━━━━━ Source data

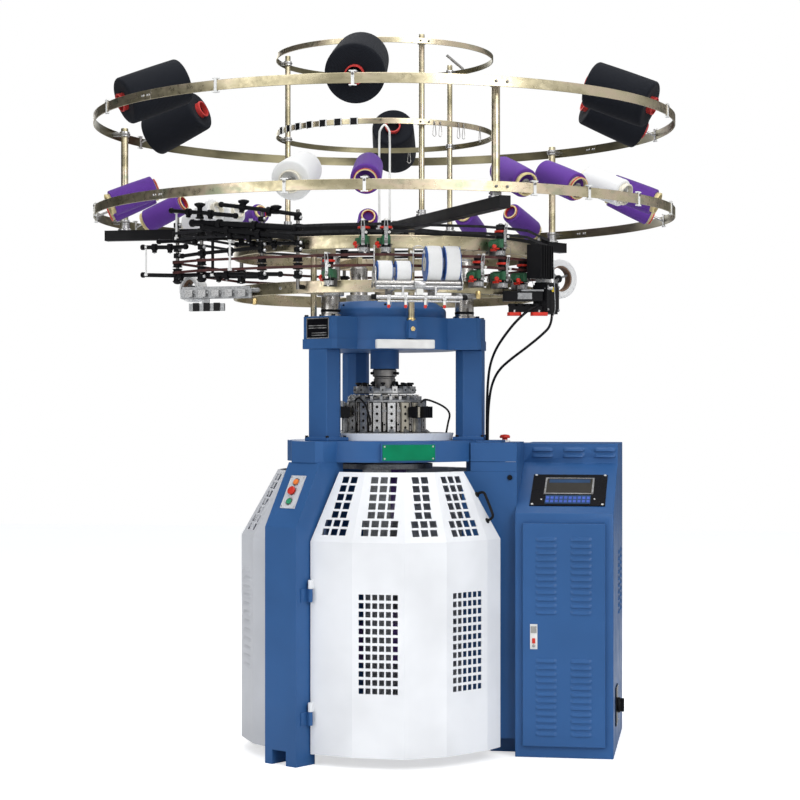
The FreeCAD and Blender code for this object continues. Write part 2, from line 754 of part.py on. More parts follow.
def make_cabinet():
    """The sheet-metal cabinet: sloping console, raised band, open front behind the door.

    A box from the band to the table covers the main drive belt.
    """
    body = new_body("cabinet_shell")
    outline = [
        (S.cabinet_front, Dim(0)),
        (S.cabinet_back, Dim(0)),
        (S.cabinet_back, S.band_high),
        (S.band_front, S.band_high),
        (S.band_front, S.console_high),
        (S.cabinet_front, S.console_low),
    ]
    sketch = sketch_outline(body, "YZ_Plane", outline, S.cabinet_left)
    pad(body, sketch, S.cabinet_right - S.cabinet_left)
    doc.recompute()
    left, right, low, high = CABINET_DOOR
    cavity = block(left + 14, right - 14, N.cabinet_front - 10, N.cabinet_back - 15, low + 15, high - 15)
    band = [louvre(x, N.band_front, z) for x in (620, 745, 870) for z in (1148, 1172)]
    housing = block(330, N.cabinet_left + 5, N.band_front, 400, 1130, N.band_high)
    housing = housing.cut(Part.makeCylinder(N.table_radius + 0.5, 200, Vector(0, 0, 1100)))
    group("cabinet_shell", [fused([body.Shape.cut(cavity), housing] + band)])
    leaf = block(left, right, N.cabinet_front - DOOR_LEAF - 1, N.cabinet_front - 1, low, high)
    face = N.cabinet_front - DOOR_LEAF - 1
    rows = [555 + LOUVRE.pitch * row for row in range(12)] + [88 + LOUVRE.pitch * row for row in range(12)]
    louvres = [louvre(x, face, z) for x in (664.5, 798.5) for z in rows]
    latch_bore = block(609, 625, face - 5, face + 12, 440, 462)
    group("cabinet_door", [fused([leaf] + louvres).cut(latch_bore)])


def make_cabinet_fittings():
    """Control board behind the door, latch button and main switch."""
    back = N.cabinet_back
    board = block(CABINET_DOOR[0] + 34, CABINET_DOOR[1] - 34, back - 40, back - 15, 110, 850)
    drive = block(640, 780, N.cabinet_back - 200, N.cabinet_back - 40, 520, 780)
    relays = block(630, 830, N.cabinet_back - 120, N.cabinet_back - 40, 360, 430)
    supply = block(650, 800, N.cabinet_back - 160, N.cabinet_back - 40, 150, 290)
    group("control_board", [fused([board, drive, relays, supply])])
    face = N.cabinet_front - DOOR_LEAF - 1
    group("latch_button", [block(610, 624, face - 7, face + 6, 441, 461)])
    knob = fused([regular(12, 30, 12), block(-7, 7, -26, 26, 12, 26)])
    place = Placement(Vector(N.cabinet_right + 6, 0, 180), Rotation(Z_AXIS, Vector(1, 0, 0)))
    group("main_switch", [placed(knob, place)])


TOP_STOP = Vector(463.0, 190.0, N.band_high)


def make_switch_plates():
    """The push-button plate on the operator's leg, the emergency-stop box and the switch plate."""
    plate = block(-69, 69, -37.5, 37.5, 0, 3)
    plate = on_leg_face(plate, 1026).cut(Part.makeCompound(button_pockets()))
    base = regular(12, 34, 30, N.band_high, Vector(TOP_STOP.x, TOP_STOP.y, 0))
    base = base.cut(regular(12, 12, 40, N.band_high + 8, Vector(TOP_STOP.x, TOP_STOP.y, 0)))
    switch = block(N.cabinet_right, N.cabinet_right + 5.5, -65, 65, 105, 255)
    group("switch_plates", [placed(plate, radial(LEFT_LEG)), base, switch])


def make_buttons():
    """Push buttons: each stands in a bore with room below it for its travel."""
    for label, z in BUTTON_HEIGHTS.items():
        stem = regular(12, BUTTON_BORE - 0.8, 20, -10)
        head = [stem, regular(12, 17, 10, 10)] if label == "stop_button" else [stem]
        group(label, [placed(on_leg_face(fused(head), z), radial(LEFT_LEG))])
    at = Vector(TOP_STOP.x, TOP_STOP.y, 0)
    head = regular(12, 22, 14, N.band_high + 36, at)
    group("emergency_button", [fused([regular(12, 11.2, 30, N.band_high + 14, at), head])])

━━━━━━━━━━

From the first line to the last, please quote the material above exactly.

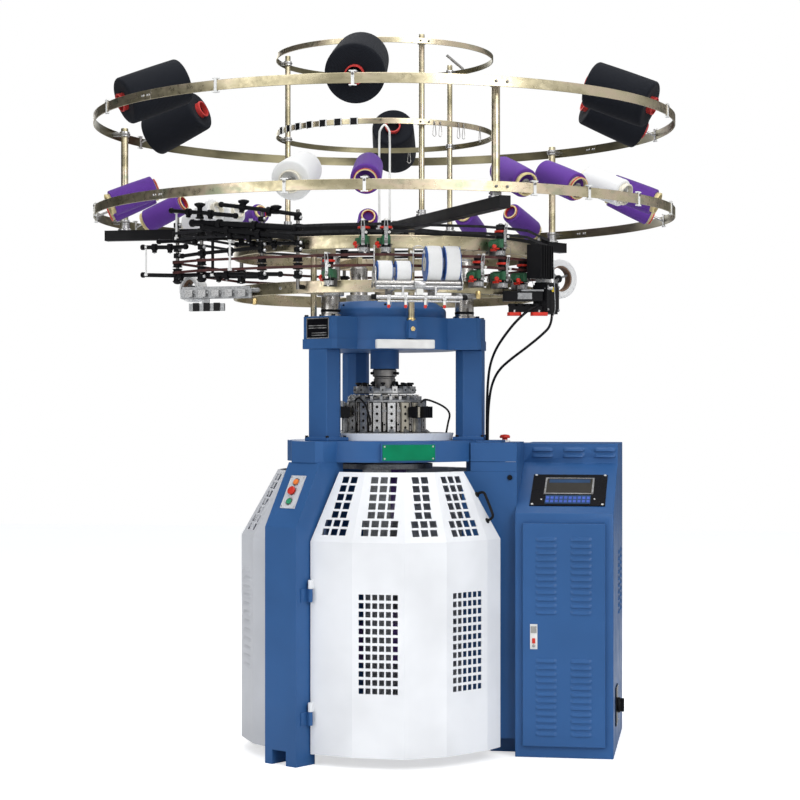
The FreeCAD and Blender code for this object continues. Write part 2, from line 754 of part.py on. More parts follow.
def make_cabinet():
    """The sheet-metal cabinet: sloping console, raised band, open front behind the door.

    A box from the band to the table covers the main drive belt.
    """
    body = new_body("cabinet_shell")
    outline = [
        (S.cabinet_front, Dim(0)),
        (S.cabinet_back, Dim(0)),
        (S.cabinet_back, S.band_high),
        (S.band_front, S.band_high),
        (S.band_front, S.console_high),
        (S.cabinet_front, S.console_low),
    ]
    sketch = sketch_outline(body, "YZ_Plane", outline, S.cabinet_left)
    pad(body, sketch, S.cabinet_right - S.cabinet_left)
    doc.recompute()
    left, right, low, high = CABINET_DOOR
    cavity = block(left + 14, right - 14, N.cabinet_front - 10, N.cabinet_back - 15, low + 15, high - 15)
    band = [louvre(x, N.band_front, z) for x in (620, 745, 870) for z in (1148, 1172)]
    housing = block(330, N.cabinet_left + 5, N.band_front, 400, 1130, N.band_high)
    housing = housing.cut(Part.makeCylinder(N.table_radius + 0.5, 200, Vector(0, 0, 1100)))
    group("cabinet_shell", [fused([body.Shape.cut(cavity), housing] + band)])
    leaf = block(left, right, N.cabinet_front - DOOR_LEAF - 1, N.cabinet_front - 1, low, high)
    face = N.cabinet_front - DOOR_LEAF - 1
    rows = [555 + LOUVRE.pitch * row for row in range(12)] + [88 + LOUVRE.pitch * row for row in range(12)]
    louvres = [louvre(x, face, z) for x in (664.5, 798.5) for z in rows]
    latch_bore = block(609, 625, face - 5, face + 12, 440, 462)
    group("cabinet_door", [fused([leaf] + louvres).cut(latch_bore)])


def make_cabinet_fittings():
    """Control board behind the door, latch button and main switch."""
    back = N.cabinet_back
    board = block(CABINET_DOOR[0] + 34, CABINET_DOOR[1] - 34, back - 40, back - 15, 110, 850)
    drive = block(640, 780, N.cabinet_back - 200, N.cabinet_back - 40, 520, 780)
    relays = block(630, 830, N.cabinet_back - 120, N.cabinet_back - 40, 360, 430)
    supply = block(650, 800, N.cabinet_back - 160, N.cabinet_back - 40, 150, 290)
    group("control_board", [fused([board, drive, relays, supply])])
    face = N.cabinet_front - DOOR_LEAF - 1
    group("latch_button", [block(610, 624, face - 7, face + 6, 441, 461)])
    knob = fused([regular(12, 30, 12), block(-7, 7, -26, 26, 12, 26)])
    place = Placement(Vector(N.cabinet_right + 6, 0, 180), Rotation(Z_AXIS, Vector(1, 0, 0)))
    group("main_switch", [placed(knob, place)])


TOP_STOP = Vector(463.0, 190.0, N.band_high)


def make_switch_plates():
    """The push-button plate on the operator's leg, the emergency-stop box and the switch plate."""
    plate = block(-69, 69, -37.5, 37.5, 0, 3)
    plate = on_leg_face(plate, 1026).cut(Part.makeCompound(button_pockets()))
    base = regular(12, 34, 30, N.band_high, Vector(TOP_STOP.x, TOP_STOP.y, 0))
    base = base.cut(regular(12, 12, 40, N.band_high + 8, Vector(TOP_STOP.x, TOP_STOP.y, 0)))
    switch = block(N.cabinet_right, N.cabinet_right + 5.5, -65, 65, 105, 255)
    group("switch_plates", [placed(plate, radial(LEFT_LEG)), base, switch])


def make_buttons():
    """Push buttons: each stands in a bore with room below it for its travel."""
    for label, z in BUTTON_HEIGHTS.items():
        stem = regular(12, BUTTON_BORE - 0.8, 20, -10)
        head = [stem, regular(12, 17, 10, 10)] if label == "stop_button" else [stem]
        group(label, [placed(on_leg_face(fused(head), z), radial(LEFT_LEG))])
    at = Vector(TOP_STOP.x, TOP_STOP.y, 0)
    head = regular(12, 22, 14, N.band_high + 36, at)
    group("emergency_button", [fused([regular(12, 11.2, 30, N.band_high + 14, at), head])])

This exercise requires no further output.